Search code examples
rubyproxyopen-uri

Open-uri throwing error => (URI::InvalidURIError)


I have a program that I'm using for testing purposes what I'm doing is scraping the web for open proxies, and logging information of them, however this is a very different type of proxy scraper, as it creates a bunch of random proxies before inside of a file before executing for example:

def create_possibles
  puts "Creating random possible proxies..".green.bold
  1.times do 
    port = rand(2000..8080)
    1.times do 
      ip = Array.new(4){rand(256)}.join('.')
      possible_proxy = "#{ip}:#{port}"
      File.open("possible_proxies.txt", "a") {|s| s.puts(possible_proxy)}
    end
  end
end
#<= 189.96.49.87:7990

What I want to do with that "possible proxy" is open it and see if it works, however when I use the following code it just throws that error:

def check_possibles
  IO.read("possible_proxies.txt").each_line do |proxy|
    puts open('http://google.com', :proxy => "http://#{proxy}")
  end
end

I have two questions:

  1. Does that mean that the proxy is invalid, and if so is there a way to skip over the line in the file?
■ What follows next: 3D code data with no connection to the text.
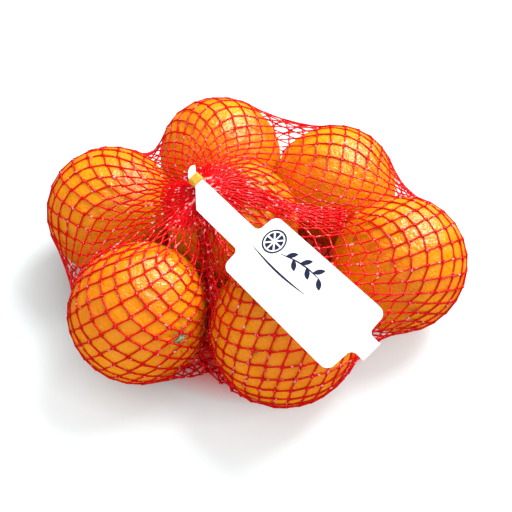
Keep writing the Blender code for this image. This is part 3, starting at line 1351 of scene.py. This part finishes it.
class NodeTree:
    """A geometry tree under construction."""

    def __init__(self, name: str) -> None:
        """Starts a tree with a mesh going in and out.

        Args:
            name: The tree's name.
        """
        self.group = bpy.data.node_groups.new(name, "GeometryNodeTree")
        face = self.group.interface
        face.new_socket("Guide", in_out="INPUT", socket_type="NodeSocketGeometry")
        face.new_socket("Grown", in_out="OUTPUT", socket_type="NodeSocketGeometry")
        self.given = None

    def ask(self, name: str, kind: str, default: object) -> None:
        """Adds a named input.

        Args:
            name: Its name.
            kind: Its socket type.
            default: Its value when nothing else is set.
        """
        made = self.group.interface.new_socket(name, in_out="INPUT", socket_type=kind)
        made.default_value = default

    def step(self, kind: str, feeds: dict[str, object], **settings: object) -> bpy.types.Node:
        """Adds a node and feeds its inputs.

        Args:
            kind: The node's type.
            feeds: Values or output sockets, by input name.
            **settings: Its properties.

        Returns:
            The node.
        """
        made = self.group.nodes.new(kind)
        for key, value in settings.items():
            setattr(made, key, value)
        for key, value in feeds.items():
            if isinstance(value, Socket):
                self.group.links.new(value, made.inputs[key])
            else:
                made.inputs[key].default_value = value
        return made

    def start(self) -> bpy.types.Node:
        """Adds the node that holds the inputs."""
        self.given = self.group.nodes.new("NodeGroupInput")
        return self.given

    def end(self, geometry: Socket, finish: bpy.types.Material) -> bpy.types.NodeTree:
        """Closes the tree: smooth faces, realized, in one material.

        Args:
            geometry: What was made.
            finish: Its material.

        Returns:
            The tree.
        """
        smooth = self.step("GeometryNodeSetShadeSmooth", {"Geometry": geometry})
        real = self.step("GeometryNodeRealizeInstances", {"Geometry": smooth.outputs[0]})
        painted = self.step("GeometryNodeSetMaterial", {"Geometry": real.outputs[0], "Material": finish})
        last = self.group.nodes.new("NodeGroupOutput")
        self.group.links.new(painted.outputs[0], last.inputs[0])
        return self.group


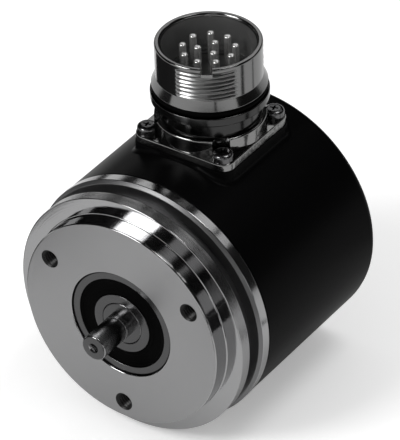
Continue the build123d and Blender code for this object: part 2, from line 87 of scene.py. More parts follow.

Possibly by using a next or skip?
  2. If that doesn't mean the proxy is invalid, then what does it mean, am I doing something wrong within my code to where it's reading the url wrong?

Full error:

C:/Ruby22/lib/ruby/2.2.0/uri/rfc3986_parser.rb:66:in `split': bad URI(is not URI
?): http://189.96.49.87:7990 (URI::InvalidURIError)

EDIT:

I was told to try URI.parse and I get the same error:

C:/Ruby22/lib/ruby/2.2.0/uri/rfc3986_parser.rb:66:in `split': bad URI(is not URI
?): http://195.239.61.210:4365 (URI::InvalidURIError) #<= Different IP

Solution

  • When you iterate over each line in ruby using #each_line, it gives you each line including the newline. Ruby's URI lib doesn't like the newline. Simply replace

    :proxy => "http://#{proxy}"
    

    with

    :proxy => "http://#{proxy.chomp}"
    

    String#chomp will cut off any newlines at the end of the string.